Traditional Data Warehouse limitations
A traditional on-premise data warehouse has a monolithic architecture. It is just a big server or a cluster of machines that is connected to a storage array. The environment requires a lot of maintenance activities like backup, vacuuming or tweaking to keep working. The obvious limitations are:
- Limited storage - the data warehouse servers are connected directly to the storage
- Complex maintenance - delays any requests from users (time to insights)
- Inflexibility to scale - not possible to scale-up in response to peak load
Data warehousing options on Azure
It is always possible to run a traditional database in the cloud but we would only avoid infrastructure maintenance challenges. Data warehouses that have their roots in on-premise solutions are still affected by many legacy limitations. Let’s take a look at some of the options that we have on Azure:
- SQL Azure - storage is strictly attached to a database instance (two instances of different size cannot share data), also “pay-as-you-go” just means “pay a flat fee for 24h availability.”
- Azure SQL DW - despite a different technology that is based on a legacy PDW appliance, it still shares similar limitations of SQL Azure. For example, the table partitioning must be defined in advance which just increases complexity.
- HDInsight - at least it is possible to separate compute nodes from storage (Azure Blob), but it is not possible to start and stop a cluster in just a few seconds. Additionally the administrator must face the maintenance nightmare of Hadoop.
Cloud Data Warehouse principles
Finally, we can define the principles of a true, cloud-first data warehouse that is not affected by on-premise legacy limitations:
- Separate compute and storage - Storage is separated from compute instances. Both compute and storage layer may scale up and down independently. It is also possible to share the same data between different compute engines. Like two HDInsight instances sharing data through Azure Blobs.
- Pay only for actual use - Pay only for compute instances when they are working, suspend them a few minutes after the last query but reactivate for the next query so quickly that a user would not notice a difference. That just means: apply serverless principles to data warehousing.
- No maintenance - No need to perform manual maintenance operations (at an infrastructure level) but also no need to tune the performance or decide about the partitioning structure. The data warehouse should adapt to the load and reorganize the data as needed.
Snowflake cloud Data Warehouse architecture on Azure
Snowflake was defined from the ground up as a cloud data warehouse that can benefit from all features of the cloud and meets all the principles above. Let’s look at the Snowflake architecture on Azure and whether it satisfies all the above principles.

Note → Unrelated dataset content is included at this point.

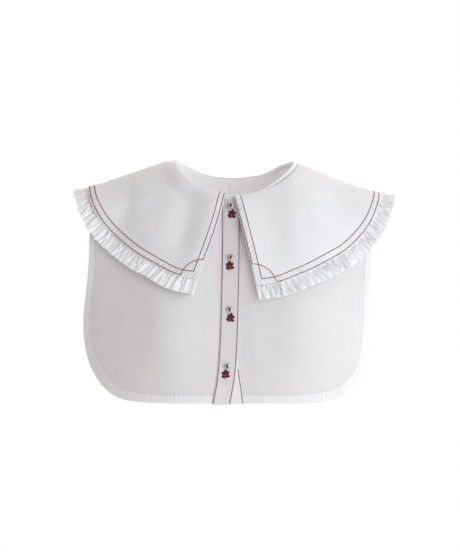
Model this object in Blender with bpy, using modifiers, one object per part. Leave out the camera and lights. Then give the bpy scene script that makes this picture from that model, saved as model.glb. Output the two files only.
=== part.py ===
"""A detachable frilled collar: a short buttoned bib with a wide pointed collar and a gathered frill.

The garment is shown worn, with no wearer in it. The origin is in the middle of the neck opening, on
the shoulder line and level with the sides of the neck. The front faces -Y and +Z is up.

Every piece is set out on one chart of the cloth, as a pattern cutter would: x runs across the figure,
and run is the distance along the cloth from the shoulder line, down the front when it is above zero
and down the back when it is below. A third value, lift, is how far a layer lies outside the chart.
All sizes are in millimetres until a point is placed.
"""

import math

import bmesh
import bpy
import numpy as np
from mathutils import Vector

MM = 0.001

# The wearer's right is on the viewer's left, at -X.
RIGHT = -1
LEFT = 1
SIDE_NAMES = {RIGHT: "right", LEFT: "left"}

WALL = 1.15
SEAM_GAP = 0.3

# Shoulder line below the cloth's layers, from the wearer's right to the left.
SHOULDER_LINE = (
    # x, height
    (-215, -47.0),
    (-180, -36.8),
    (-139, -23.0),
    (-73, -1.5),
    (0, 9.0),
    (80, -4.5),
    (141, -30.5),
    (178, -42.8),
    (215, -53.5),
)

# Side view of the cloth: how far it has dropped below the shoulder line, and how far it then stands
# in front of or behind that line, at the middle of the figure and at its side.
FRONT_SECTION = (
    # drop, middle reach, side reach
    (5, 20, 17),
    (15, 35, 28),
    (30, 47, 35),
    (60, 62, 39),
    (100, 77, 38),
    (150, 92, 35),
    (200, 102, 33),
    (260, 106, 32),
    (350, 107, 32),
)
BACK_SECTION = (
    # drop, middle reach, side reach
    (5, 18, 14),
    (15, 32, 24),
    (30, 44, 32),
    (60, 60, 36),
    (100, 76, 36),
    (150, 86, 34),
    (200, 89, 32),
    (260, 89, 31),
    (350, 88, 31),
)
FORM_HALF_WIDTH = 200.0
SIDE_POWER = 3.0

# The front fills out softly on each side of the placket.
CHEST_X = 88.0
CHEST_Z = -225.0
CHEST_FULLNESS = 12.0
CHEST_WIDTH = 52.0
CHEST_HEIGHT = 85.0
CHEST_START_RUN = 98.0

# Neck opening: its front from the wearer's left to the right, then its back the other way.
NECK_SIDE_X = {RIGHT: -73.3, LEFT: 79.8}
NECK_FRONT = (
    # x, height
    (78.0, -10.5),
    (68.9, -20.0),
    (51.9, -32.9),
    (34.9, -41.5),
    (17.9, -46.5),
    (1.3, -48.0),
    (-20.9, -42.8),
    (-38.7, -36.5),
    (-51.2, -30.7),
    (-59.6, -25.0),
    (-65.3, -18.8),
    (-71.3, -9.5),
)
NECK_BACK = (
    # x, height
    (-64.0, -6.5),
    (-53.6, -11.8),
    (-37.3, -18.6),
    (-14.7, -22.9),
    (4.0, -23.7),
    (17.3, -22.8),
    (45.0, -17.3),
    (65.3, -8.2),
)
CENTRE_FRONT_X = -4.5
CENTRE_BACK_X = -5.0
BAND_WIDTH = 6.2
BAND_WALL = 2.2

# Middle line of the top placket, which swings to the wearer's right as it hangs.
PLACKET_WIDTH = 25.2
PLACKET_WALL = 1.2
PLACKET_LIFT = 0.15
PLACKET_FOOT_Z = -324.0
PLACKET_LINE = (
    # height, x
    (-45, -1.8),
    (-106, -1.5),
    (-186, -2.7),
    (-230, -4.0),
    (-261, -5.5),
    (-287, -7.8),
    (-302, -10.0),
    (-314, -12.4),
    (-325, -14.4),
)
# Seam of the under placket, which comes out from behind the top one near the hem.
UNDER_LIFT = -1.5
UNDER_FADE = 25.0
UNDER_SEAM_LINE = (
    # height, x
    (-45, 6.5),
    (-150, 6.5),
    (-230, 7.0),
    (-280, 10.0),
    (-300, 13.1),
    (-322, 15.8),
)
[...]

A Snowflake instance is deployed as a SaaS data warehouse. It is not available as a product from Azure Marketplace deployed in the customer’s Azure Subscription. Simply visit on this link and begin a trial. The setup process is described in another article.
Once a Snowflake instance is deployed, you will receive your private address specific to your account. The top three layers (Load Balancer, Cloud Services and Metadata Store) are provided for free and only the Virtual Warehouses (compute nodes) and the Blob Store are paid resources. There is only a minimum monthly charge of $25.
Snowflake stores data in an optimized columnar format in Azure Blob Store, but the files are not directly accessible. Instead a Snowflake instance may be connected to multiple Azure Blob Containers from which data may be easily ingested. For example, the whole Azure Blob Container that is a data store for a Hadoop cluster (a Data Lake) may be registered as an “external stage” in Snowflake.
Snowflake architecture: storage, compute, services
The following diagram shows the dependency between compute and storage layers:
Snowflake layers serve the following purposes:
- Centralized storage - The storage is shared across the whole Snowflake instance.
- Virtual Databases - Multiple independent compute engines of various sizes are defined and run only as long as new SQL statements are received from users.
- Virtual Database per workload - It is possible to create different compute engines (called Virtual Databases) for different workload or a different user group. A Virtual Database dedicated for slow nightly data loads may be just a small (2 credits / hour) instance. At the same time Data Scientists (who execute a few big queries a day) may use a separate Virtual Database that is a 2X-Large instance, but just runs a few predictive queries a day.
- Services - Management, transaction, security or metadata services are taking care of the whole environment.
Snowflake data warehouse benefits on Azure
Finally, when does it make sense to consider Snowflake as an important part of the Azure analytics toolbox? Let’s look back at the expectations for a smart analytics environment and how they are solved with Snowflake:
- All data available in a Data Lake - Snowflake can consume all popular data formats including CSV, ORC, Parquet, Avro, XML and JSON. When the data is already aggregated in a Data Lake, Snowflake may be a very cost effective (pay when a query runs) alternative to both Azure SQL DW or HDInsight
- Different types of workloads and user needs - A separate Snowflake Virtual Database may be created and handed over to a different user group that needs to access data owned by a different Business Unit or just perform some ad-hoc queries without affecting production usage.
- Short time to insights - Snowflake has a simple web interface, supports a full ANSI-SQL language and may easily consume external data. Additionally no need to define table partitioning makes it possible to prepare datasets for analytics or reporting faster than before.
- Pay as you go - This feature is taken to a second level in Snowflake. When your data warehouse (even Azure SQL DW) faces irregular utilization at daily (data marts not queried at night), weekly (not used during weekends) or monthly intervals, the “pay only when compute layer is active” feature would be more cost effective.
What can you lose if you deploy Snowflake? Just a few minutes to set up the environment, 2 hours of learning and maybe a few dollars for the environment if you don’t use it actively. For sure a monthly cost of a suspended Snowflake instance is negligible when compared to the smallest Azure SQL DW instance DW1000c that costs over $8000 a month.